Oregon has an Office of Emergency Management (OEM) that is located in the Oregon Military Department. OEM is to lead statewide efforts to develop and enhance preparedness, response, recovery, and mitigation. Thus, OEM's mission is to protect the lives, property, and environment of the whole community – state and local. Regardless of the cause, OEM is charged with coordinating Oregon's emergency management efforts.

To determine the condition of Oregon's preparedness for natural or manmade disasters, a secretary of state audit was released Thursday, Jan. 25. Its findings are clear from the audit report's title: "The State Must Do More to Prepare Oregon for a Catastrophic Disaster."

Unfortunately, our auditors found that Oregon — its government and its communities — are ill-prepared to respond to a Cascadia earthquake and tsunami, or even to respond to recurring disasters such as wildfires and flooding. The audit found that state and local governments are not meeting key standards for being prepared to respond to such events.

Specifically, the audit found a number of deficiencies that weaken our state's preparedness for dealing with a catastrophic event, including the following:

Oregon does not meet key emergency management program standards. These national baseline standards are a tool to strengthen preparedness and response, demonstrate accountability, and identify resource needs.

Planning efforts across all levels of Oregon's emergency management system are lacking. Critical continuity plans that ensure functional government services in the wake of a disaster are either missing or incomplete. Additionally, insufficient staff resources put the state at risk of losing millions of dollars in federal grant funding for future disasters.

Current statewide staffing is inadequate to reduce Oregon's vulnerability to disasters. OEM in particular is understaffed, despite repeated budget requests to the Legislature. This inhibits the agency's capacity to coordinate emergency management efforts in the state.

More accountability is needed to ensure progress on preparedness goals and projects, and to enhance public awareness.

The audit's recommendations are useful, but they may take months or even years to implement. Even if it is fully implemented, the reality is that in a disaster on the scale of a Cascadia event, bridges will collapse, roads will be impassable, power and communications towers will topple, and government resources may not be available for days, weeks or even longer.

To be prepared for such an event, communities, families, and individuals should take action now.
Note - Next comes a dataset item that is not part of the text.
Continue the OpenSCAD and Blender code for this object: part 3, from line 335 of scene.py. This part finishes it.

Communities of all sizes are made up of individuals and families, so here are suggestions on what individuals and families can do now to be prepared for a major disaster.

• Prepare for sudden evacuation with an emergency 72-hour kit. You and those you care about should have a backpack, athletic bag, or even a plastic trash bag containing an "emergency 72-hour kit." To assist in knowing what to put in your emergency 72-hour kit, check out the recommendations from the American Red Cross.
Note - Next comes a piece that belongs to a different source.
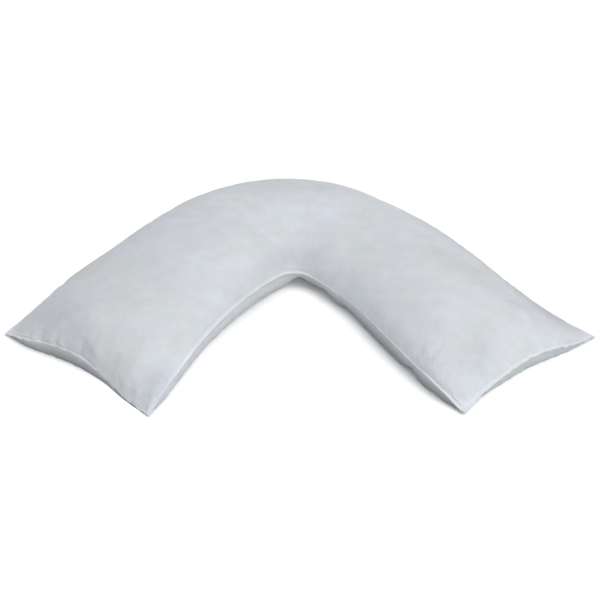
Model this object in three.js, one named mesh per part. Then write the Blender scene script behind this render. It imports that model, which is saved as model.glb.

• Prepare your home with a two-week supply. There may come a time when access to groceries or transportation might not be available. For that situation, a two-week supply of food, water and other necessities is highly recommended. FEMA has valuable information on preparing your home for a two-week period of self-sufficiency. In addition, OEM has its own "2-Week Ready" web resources.

• Become a trained volunteer for your community. When a major disaster occurs, your community will need those who are trained in how to respond. To be ready to help, consider joining your local Community Emergency Response Team (CERT). The Citizen Corps is an another opportunity to be a valuable and well-trained volunteer for your community. The Red Cross offers online and classroom training for volunteers who want to be ready to assist when a major disaster occurs.

Each of us would be wise to take immediate action to improve our individual, family, and community's ability to respond to major natural or man-made disasters. We each can do something to prepare for the future, and now is the time to start.

Dennis Richardson is Oregon's secretary of state.